Problem to solve:
Return the material below in full and exactly.

Information supplied:

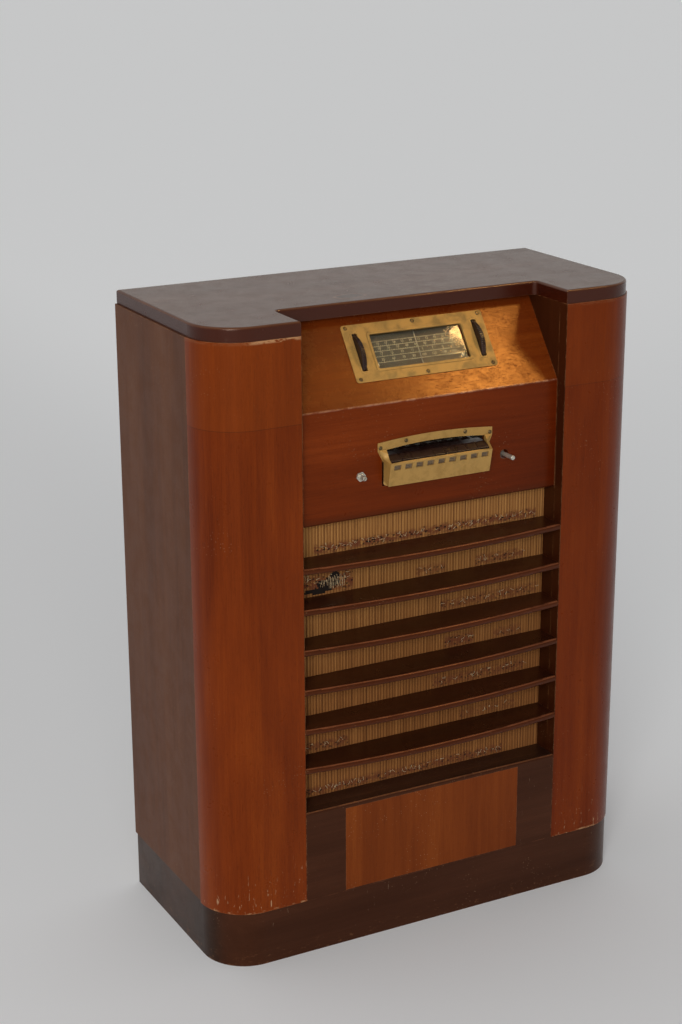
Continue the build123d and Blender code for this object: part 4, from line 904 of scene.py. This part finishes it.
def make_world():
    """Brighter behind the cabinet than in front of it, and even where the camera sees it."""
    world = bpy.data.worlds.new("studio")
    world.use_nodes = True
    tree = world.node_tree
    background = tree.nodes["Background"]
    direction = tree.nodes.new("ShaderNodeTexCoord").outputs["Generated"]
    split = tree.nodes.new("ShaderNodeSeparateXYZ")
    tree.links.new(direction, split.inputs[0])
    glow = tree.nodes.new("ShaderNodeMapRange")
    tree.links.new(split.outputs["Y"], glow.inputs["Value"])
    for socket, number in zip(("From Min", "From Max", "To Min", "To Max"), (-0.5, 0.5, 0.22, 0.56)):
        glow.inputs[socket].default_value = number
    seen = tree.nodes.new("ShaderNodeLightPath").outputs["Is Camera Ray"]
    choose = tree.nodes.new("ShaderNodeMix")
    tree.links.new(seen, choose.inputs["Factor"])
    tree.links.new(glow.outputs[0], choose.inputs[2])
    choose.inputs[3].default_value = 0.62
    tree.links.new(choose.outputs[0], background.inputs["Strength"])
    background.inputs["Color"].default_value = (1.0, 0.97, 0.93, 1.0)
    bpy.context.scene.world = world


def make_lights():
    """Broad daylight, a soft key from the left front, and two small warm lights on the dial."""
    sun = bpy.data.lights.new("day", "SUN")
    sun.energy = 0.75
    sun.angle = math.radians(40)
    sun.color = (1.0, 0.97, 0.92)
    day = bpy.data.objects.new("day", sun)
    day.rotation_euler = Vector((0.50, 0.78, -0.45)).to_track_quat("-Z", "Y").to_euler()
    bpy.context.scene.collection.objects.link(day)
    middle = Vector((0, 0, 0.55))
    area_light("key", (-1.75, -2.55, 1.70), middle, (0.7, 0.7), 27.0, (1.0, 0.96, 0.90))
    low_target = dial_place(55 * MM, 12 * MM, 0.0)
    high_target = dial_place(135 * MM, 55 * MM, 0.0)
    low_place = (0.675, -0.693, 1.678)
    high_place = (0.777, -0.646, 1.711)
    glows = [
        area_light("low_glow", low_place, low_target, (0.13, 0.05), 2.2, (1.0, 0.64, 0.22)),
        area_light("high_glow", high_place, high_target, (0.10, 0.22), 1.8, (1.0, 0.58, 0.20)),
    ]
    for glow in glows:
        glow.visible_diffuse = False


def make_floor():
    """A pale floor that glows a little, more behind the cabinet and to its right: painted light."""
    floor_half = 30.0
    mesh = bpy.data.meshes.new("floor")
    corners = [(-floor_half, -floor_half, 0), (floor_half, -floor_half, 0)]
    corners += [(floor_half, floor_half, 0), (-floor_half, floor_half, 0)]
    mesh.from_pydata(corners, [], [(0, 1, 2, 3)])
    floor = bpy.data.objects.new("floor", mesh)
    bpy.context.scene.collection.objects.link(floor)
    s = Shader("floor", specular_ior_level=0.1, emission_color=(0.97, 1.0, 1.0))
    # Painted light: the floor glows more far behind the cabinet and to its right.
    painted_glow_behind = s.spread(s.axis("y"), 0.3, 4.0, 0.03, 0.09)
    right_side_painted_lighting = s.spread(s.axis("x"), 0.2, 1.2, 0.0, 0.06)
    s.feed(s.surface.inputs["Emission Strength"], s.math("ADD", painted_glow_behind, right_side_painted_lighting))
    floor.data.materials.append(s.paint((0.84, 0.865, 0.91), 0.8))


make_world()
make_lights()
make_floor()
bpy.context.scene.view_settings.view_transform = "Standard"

Solution below:
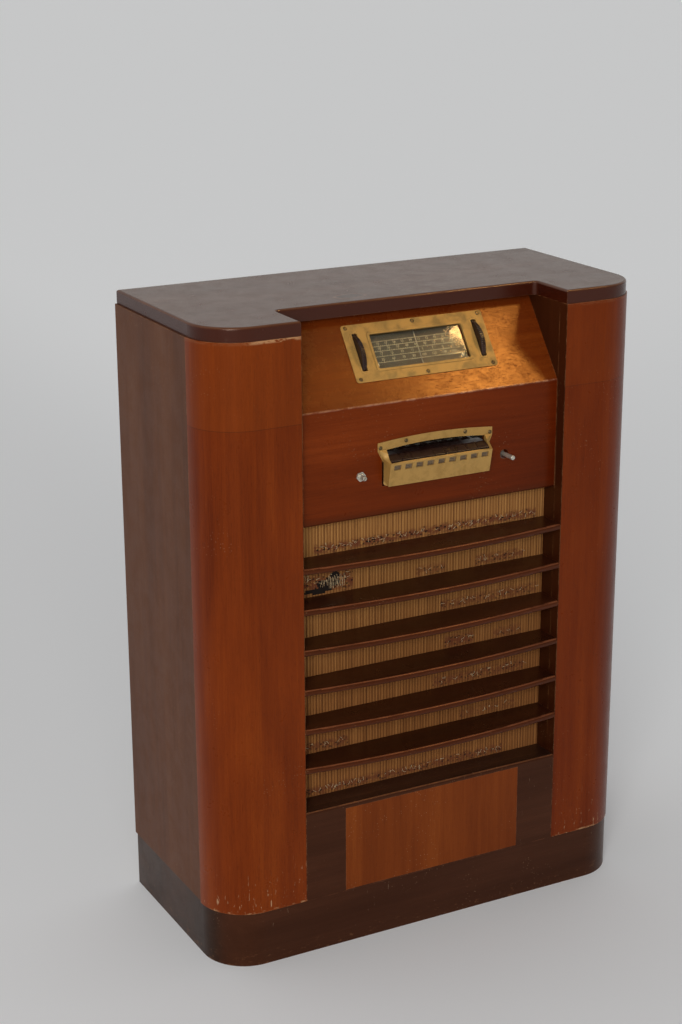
Continue the build123d and Blender code for this object: part 4, from line 904 of scene.py. This part finishes it.
def make_world():
    """Brighter behind the cabinet than in front of it, and even where the camera sees it."""
    world = bpy.data.worlds.new("studio")
    world.use_nodes = True
    tree = world.node_tree
    background = tree.nodes["Background"]
    direction = tree.nodes.new("ShaderNodeTexCoord").outputs["Generated"]
    split = tree.nodes.new("ShaderNodeSeparateXYZ")
    tree.links.new(direction, split.inputs[0])
    glow = tree.nodes.new("ShaderNodeMapRange")
    tree.links.new(split.outputs["Y"], glow.inputs["Value"])
    for socket, number in zip(("From Min", "From Max", "To Min", "To Max"), (-0.5, 0.5, 0.22, 0.56)):
        glow.inputs[socket].default_value = number
    seen = tree.nodes.new("ShaderNodeLightPath").outputs["Is Camera Ray"]
    choose = tree.nodes.new("ShaderNodeMix")
    tree.links.new(seen, choose.inputs["Factor"])
    tree.links.new(glow.outputs[0], choose.inputs[2])
    choose.inputs[3].default_value = 0.62
    tree.links.new(choose.outputs[0], background.inputs["Strength"])
    background.inputs["Color"].default_value = (1.0, 0.97, 0.93, 1.0)
    bpy.context.scene.world = world


def make_lights():
    """Broad daylight, a soft key from the left front, and two small warm lights on the dial."""
    sun = bpy.data.lights.new("day", "SUN")
    sun.energy = 0.75
    sun.angle = math.radians(40)
    sun.color = (1.0, 0.97, 0.92)
    day = bpy.data.objects.new("day", sun)
    day.rotation_euler = Vector((0.50, 0.78, -0.45)).to_track_quat("-Z", "Y").to_euler()
    bpy.context.scene.collection.objects.link(day)
    middle = Vector((0, 0, 0.55))
    area_light("key", (-1.75, -2.55, 1.70), middle, (0.7, 0.7), 27.0, (1.0, 0.96, 0.90))
    low_target = dial_place(55 * MM, 12 * MM, 0.0)
    high_target = dial_place(135 * MM, 55 * MM, 0.0)
    low_place = (0.675, -0.693, 1.678)
    high_place = (0.777, -0.646, 1.711)
    glows = [
        area_light("low_glow", low_place, low_target, (0.13, 0.05), 2.2, (1.0, 0.64, 0.22)),
        area_light("high_glow", high_place, high_target, (0.10, 0.22), 1.8, (1.0, 0.58, 0.20)),
    ]
    for glow in glows:
        glow.visible_diffuse = False


def make_floor():
    """A pale floor that glows a little, more behind the cabinet and to its right: painted light."""
    floor_half = 30.0
    mesh = bpy.data.meshes.new("floor")
    corners = [(-floor_half, -floor_half, 0), (floor_half, -floor_half, 0)]
    corners += [(floor_half, floor_half, 0), (-floor_half, floor_half, 0)]
    mesh.from_pydata(corners, [], [(0, 1, 2, 3)])
    floor = bpy.data.objects.new("floor", mesh)
    bpy.context.scene.collection.objects.link(floor)
    s = Shader("floor", specular_ior_level=0.1, emission_color=(0.97, 1.0, 1.0))
    # Painted light: the floor glows more far behind the cabinet and to its right.
    painted_glow_behind = s.spread(s.axis("y"), 0.3, 4.0, 0.03, 0.09)
    right_side_painted_lighting = s.spread(s.axis("x"), 0.2, 1.2, 0.0, 0.06)
    s.feed(s.surface.inputs["Emission Strength"], s.math("ADD", painted_glow_behind, right_side_painted_lighting))
    floor.data.materials.append(s.paint((0.84, 0.865, 0.91), 0.8))


make_world()
make_lights()
make_floor()
bpy.context.scene.view_settings.view_transform = "Standard"